Friday, February 29, 2008 02:34 PM

There is no third party because

Any third party is a bucket full of crazy. It will always be made up of malcontents, fringe loons, extremists and idiots.

Friday, February 29, 2008 03:04 PM

Reply to Robert Franklin

Robert Franklin -

My position is pragmatic. Liberals need to force Democrats to govern in a more liberal way. If we don't, who will?

I really very strongly agree with you in spirit.

But what you have to keep in mind is that electing Republicans leads to much more overt physical, pragmatic harm to literally millions of people, than electing current Democrats.

It's closing in on 5000 Americans, not counting the many times more Iraqis, dead, just dead in Iraq. That doesn't count the unbelievable toll on the wounded or psychologically traumatized.

The economy is in a predictable shambles. The effects of that on struggling people are enormous.

There are so many more examples of direct human suffering caused, not by the absence of "liberal" policies, but by the direct application of harmful, ideologically rigid "conservative" policies, that I wouldn't be able to run down the list in 10,000 words, let alone 1000. I've mentioned only two that are rather unequivocally linked to Bush policies.

So a strategy of "forcing the Democrats to pay attention" by abandoning the country to Republicans just can't be used.

What can we do?

1) Try to build grass roots support for progressive policies; force them into the public discourse. This has been happening very nicely for universal access to health care, full equal rights for gays, and questions about the death penalty, just to name a few.

2) Become part of the Democratic party. Help it to win. Then point out your contribution. Of course, right wing Christians took that route, and gained little from the Republicans. But there's a huge difference - many progressive policies are popular in polls, constitutionally valid, useful, not excessively divisive, and sustainable. And progressives believe sincerely in them, unlike "amend the constitution to force the Ten Commandments into court rooms" types who don't even know what the Ten Commandments are.

In my opinion, it is clear that progressives have to work with the Democratic party because defensive voting against Republicans is, for the time being, absolutely necessary. It was a terrible, terrible mistake for this country to elect George W. Bush. Any Democrat - and I mean any - would have been far less of a disaster. Bill Clinton was extremely conservative by Democrat standards and was massively less harmful than George W. Bush. (Anyone who denies this in the name of ideological or moral purity is truly being silly.)
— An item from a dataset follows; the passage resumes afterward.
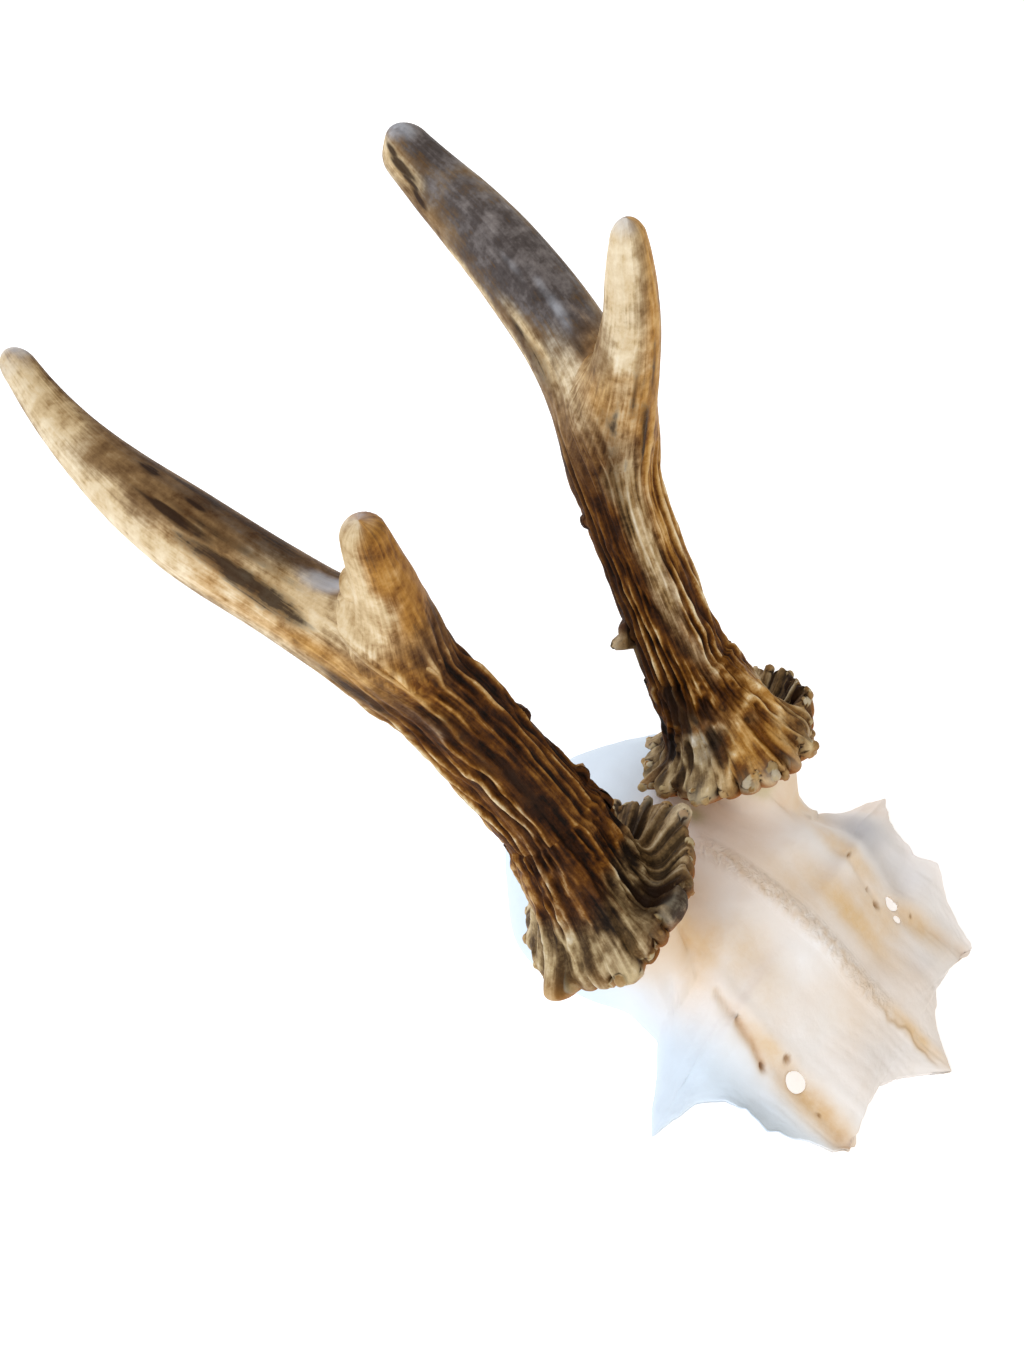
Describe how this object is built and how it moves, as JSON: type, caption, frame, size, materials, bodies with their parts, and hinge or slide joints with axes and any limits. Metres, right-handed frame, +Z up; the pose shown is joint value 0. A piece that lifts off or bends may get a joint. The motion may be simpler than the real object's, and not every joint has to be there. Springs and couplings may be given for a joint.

If virtually every extremist of every flavor on the right has united in a single party, and they have, we have no choice, for the time being, but to advance progressive policies through the instrument of the one party strong enough to oppose them. To do otherwise is merely to cede "four more years" or "forty more years" to whacked out authoritarian right wing ideologues. By the time you've built up your third party, if you ever do, it may very well be too late to matter.

The Democratic party has many truly progressive members in strong positions; Russ Feingold is an obvious example, just off the top of my head. I see constant complaints about things like the fact that only 60% of Democratic senators voted against telecom immunity. Well, 0% of Republicans voted against it. There are things called primaries. It is better to have a sane conservative Democrat than a wingnut (there are clearly relevant differences), from areas that are currently too conservative to elect a liberal Democrat. There is plenty that progressives can do without "spoiling" elections and sending wingnuts to Washington.